Given problem:
Wherever a line below holds the word "falls", copy that line.

Data:

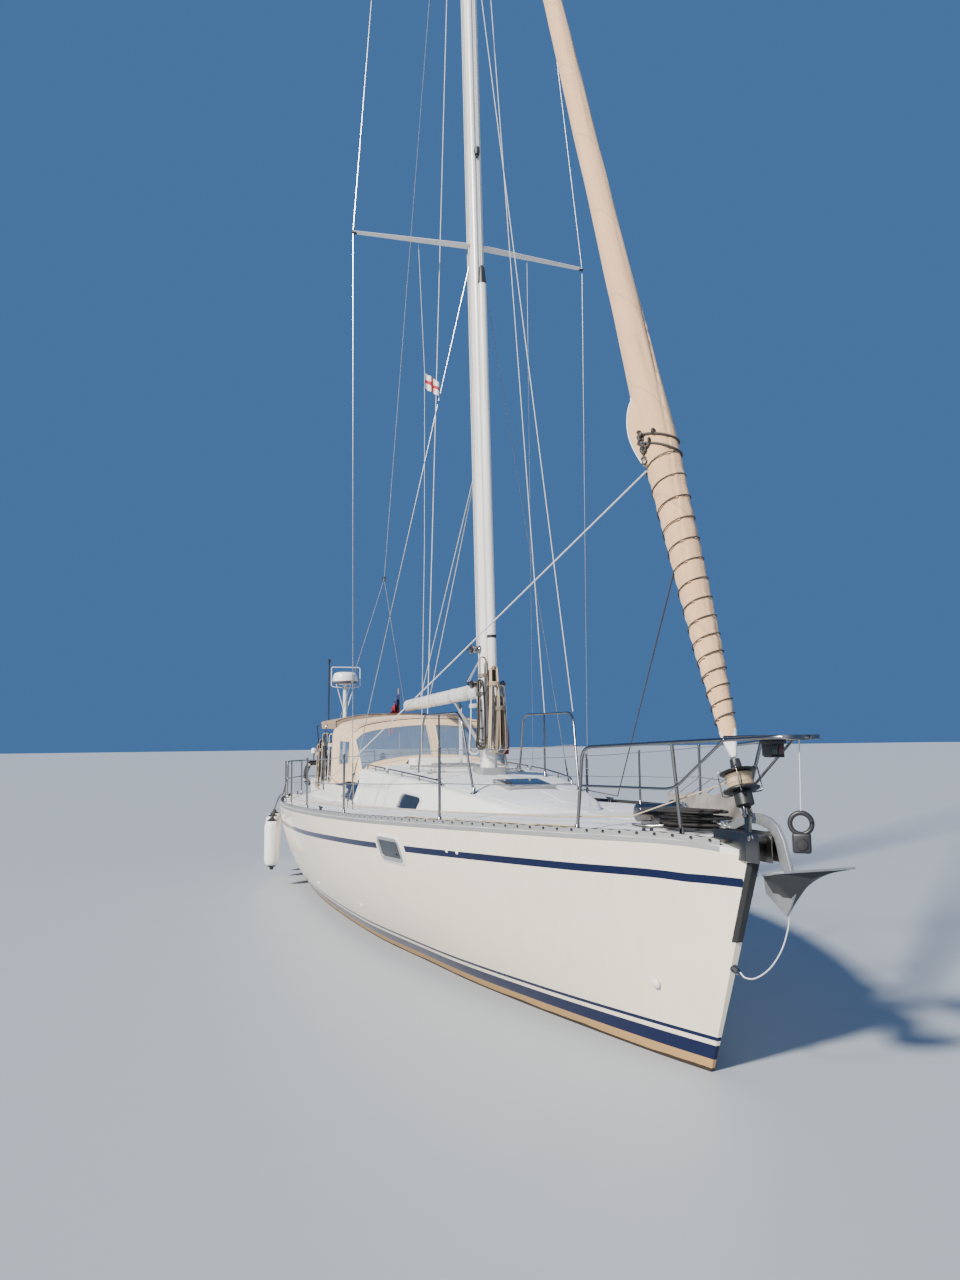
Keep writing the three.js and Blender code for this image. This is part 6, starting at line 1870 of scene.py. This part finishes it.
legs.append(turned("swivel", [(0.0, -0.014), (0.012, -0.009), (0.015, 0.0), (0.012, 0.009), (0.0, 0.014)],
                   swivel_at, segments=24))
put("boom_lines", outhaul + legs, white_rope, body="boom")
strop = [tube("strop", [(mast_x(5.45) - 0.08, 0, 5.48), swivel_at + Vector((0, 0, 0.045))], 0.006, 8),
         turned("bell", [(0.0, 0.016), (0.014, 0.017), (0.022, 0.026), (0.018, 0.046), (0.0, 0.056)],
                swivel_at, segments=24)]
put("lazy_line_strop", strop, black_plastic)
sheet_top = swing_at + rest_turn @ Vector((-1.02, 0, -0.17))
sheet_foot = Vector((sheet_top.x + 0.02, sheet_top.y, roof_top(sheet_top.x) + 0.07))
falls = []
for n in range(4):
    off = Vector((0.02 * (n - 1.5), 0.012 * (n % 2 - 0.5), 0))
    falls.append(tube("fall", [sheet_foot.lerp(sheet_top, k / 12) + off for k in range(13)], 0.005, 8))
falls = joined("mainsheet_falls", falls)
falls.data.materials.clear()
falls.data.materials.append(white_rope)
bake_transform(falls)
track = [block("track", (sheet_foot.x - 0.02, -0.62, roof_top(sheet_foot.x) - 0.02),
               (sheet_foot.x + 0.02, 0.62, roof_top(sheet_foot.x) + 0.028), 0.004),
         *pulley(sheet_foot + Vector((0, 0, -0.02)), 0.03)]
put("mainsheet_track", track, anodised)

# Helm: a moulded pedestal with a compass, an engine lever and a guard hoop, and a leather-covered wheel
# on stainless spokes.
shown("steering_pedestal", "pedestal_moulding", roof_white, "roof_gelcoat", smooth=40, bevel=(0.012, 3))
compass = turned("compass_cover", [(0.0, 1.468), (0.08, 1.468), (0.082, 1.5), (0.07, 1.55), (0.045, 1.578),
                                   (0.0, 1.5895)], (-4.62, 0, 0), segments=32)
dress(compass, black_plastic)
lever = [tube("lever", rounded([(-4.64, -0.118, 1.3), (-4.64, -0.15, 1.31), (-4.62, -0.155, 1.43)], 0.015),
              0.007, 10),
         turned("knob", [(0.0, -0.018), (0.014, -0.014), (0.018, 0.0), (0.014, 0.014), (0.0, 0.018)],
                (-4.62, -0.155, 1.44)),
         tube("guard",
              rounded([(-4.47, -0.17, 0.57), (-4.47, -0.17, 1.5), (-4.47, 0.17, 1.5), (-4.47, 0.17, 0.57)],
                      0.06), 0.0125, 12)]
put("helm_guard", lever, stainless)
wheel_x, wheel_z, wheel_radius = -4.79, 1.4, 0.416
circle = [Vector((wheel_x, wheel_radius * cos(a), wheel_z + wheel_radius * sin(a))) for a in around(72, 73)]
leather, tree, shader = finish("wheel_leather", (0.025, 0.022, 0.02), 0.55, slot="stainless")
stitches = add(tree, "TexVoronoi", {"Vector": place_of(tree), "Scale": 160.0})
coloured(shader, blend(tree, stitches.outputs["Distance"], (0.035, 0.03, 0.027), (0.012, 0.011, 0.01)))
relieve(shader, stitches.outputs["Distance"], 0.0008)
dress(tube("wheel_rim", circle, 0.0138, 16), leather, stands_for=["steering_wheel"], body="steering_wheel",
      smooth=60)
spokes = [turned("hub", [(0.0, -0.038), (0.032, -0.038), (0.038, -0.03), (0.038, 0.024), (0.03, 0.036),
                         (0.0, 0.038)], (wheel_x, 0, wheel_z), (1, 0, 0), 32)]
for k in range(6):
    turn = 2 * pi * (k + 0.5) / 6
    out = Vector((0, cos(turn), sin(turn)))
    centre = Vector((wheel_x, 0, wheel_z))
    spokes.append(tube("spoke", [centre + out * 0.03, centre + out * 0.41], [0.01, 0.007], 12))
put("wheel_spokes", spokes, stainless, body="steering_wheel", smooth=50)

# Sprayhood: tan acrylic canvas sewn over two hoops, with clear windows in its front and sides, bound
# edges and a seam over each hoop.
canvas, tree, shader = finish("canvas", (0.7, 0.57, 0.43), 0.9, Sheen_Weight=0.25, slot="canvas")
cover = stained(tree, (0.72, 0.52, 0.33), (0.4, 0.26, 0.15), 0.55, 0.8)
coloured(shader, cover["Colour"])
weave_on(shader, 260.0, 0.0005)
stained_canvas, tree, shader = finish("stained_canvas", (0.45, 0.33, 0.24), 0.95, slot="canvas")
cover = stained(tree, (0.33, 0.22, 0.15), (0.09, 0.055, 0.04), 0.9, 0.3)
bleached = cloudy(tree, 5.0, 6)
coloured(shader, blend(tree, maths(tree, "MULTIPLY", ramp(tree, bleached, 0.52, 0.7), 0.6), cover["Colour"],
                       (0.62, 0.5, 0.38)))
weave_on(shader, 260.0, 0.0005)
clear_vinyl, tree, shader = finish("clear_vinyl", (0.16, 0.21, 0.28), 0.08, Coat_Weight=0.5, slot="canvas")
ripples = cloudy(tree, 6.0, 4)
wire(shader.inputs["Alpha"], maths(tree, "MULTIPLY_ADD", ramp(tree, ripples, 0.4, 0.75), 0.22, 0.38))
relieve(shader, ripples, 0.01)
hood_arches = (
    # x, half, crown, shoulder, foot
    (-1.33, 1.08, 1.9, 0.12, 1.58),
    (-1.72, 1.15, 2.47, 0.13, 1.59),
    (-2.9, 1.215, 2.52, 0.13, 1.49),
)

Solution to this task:
falls = []
    falls.append(tube("fall", [sheet_foot.lerp(sheet_top, k / 12) + off for k in range(13)], 0.005, 8))
falls = joined("mainsheet_falls", falls)
falls.data.materials.clear()
falls.data.materials.append(white_rope)
bake_transform(falls)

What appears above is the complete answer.